The profusion of euphemism suggests a distinct discomfort on the part of humans with regard to their ceasing to exist. A few time-tested palliatives still offer comfort: religion, drink, clogging and listening to sports radio. Scientists have tentatively located the brain region responsible for this phobia—the cingulate frontal fornix— but so far, injections aimed at this region, while they have cured the phobia, have the unfortunate side effect of producing a 100 percent death rate of laboratory subjects, who, in most cases, were volunteers from the community.

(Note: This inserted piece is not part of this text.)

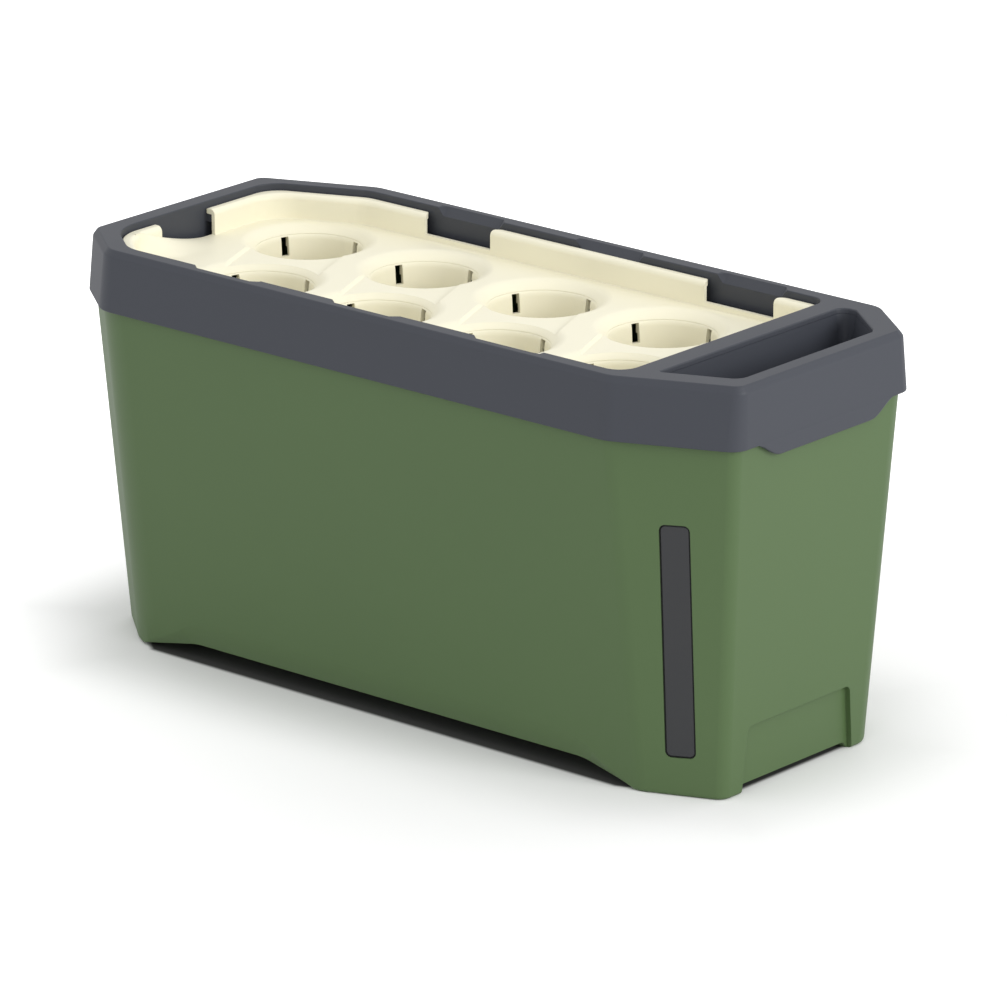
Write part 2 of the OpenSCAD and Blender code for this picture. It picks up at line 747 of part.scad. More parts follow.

Another promising study centers on the fear of being skinny, known in technical literature as boneyphobia. Just as they did in their study of the female fear of getting fat, BYU neuroscientists utilized a functional MRI machine to scan the brains of experimental subjects as they viewed computer-generated images. In the skinny study, well-upholstered women were shown images of emaciated women, who, for some reason, were jumping up and down on trampolines. Results have yet to be evaluated, but researchers secretly tailing the research volunteers reported back to the neuroscientists that an unusual number of them went straight to McDonald’s for a supersize doublecheeseburger extra value meal. An insignificant number of the volunteers started bouncing around the research lab.

In the future, according to the research prospectus, the BYU neuroscientists plan to do indepth studies of other well-known human fears. Already they have assembled a team of experts to look into the vexing fear of stepping on chewing gum, or viscomasticophobia. This fear is said to originate in the orthosino lateral crevice, which in most people is situated below the tubular morsel.

BYU neuroscientists are particularly excited about a longitudinal study of the fear of bowling shoes still warm from being worn by strangers, the official name for which has so far stumped the hard-working scientists. This study has stretched the ingenuity of the scientists to the breaking point, owing to the difficulty of hooking subjects up to the functional MRI apparatus. Just as they are peacefully lying in the coffin-like machine and the MRI starts banging away, some busybody comes along and wrestles a pair of bowling shoes onto their feet. Quite understandably, the subjects go completely bonkers.

A very practical study will be ready in a month or so, relevant to summer footwear. The BYU neuroscientists have done a definitive study of vestapodophobia, or the fear of men wearing socks and sandals at the same time.

The fear originates in the posterior subbasal rathbone, and has been traced to the influx of Norwegian tourists in the Eisenhower era.

The most vexing of all human fears is indisputably anthropogooberophobia, or fear of Mr. Peanut, the beloved Planters mascot. In some instances, coming upon a life-size Mr. Peanut cutout at the supermarket has resulted in people losing their minds. Until they tackle that phobia, the BYU neuroscientists will study the next most vexing fear: neuronuttophobia, or fear of BYU neuroscientists.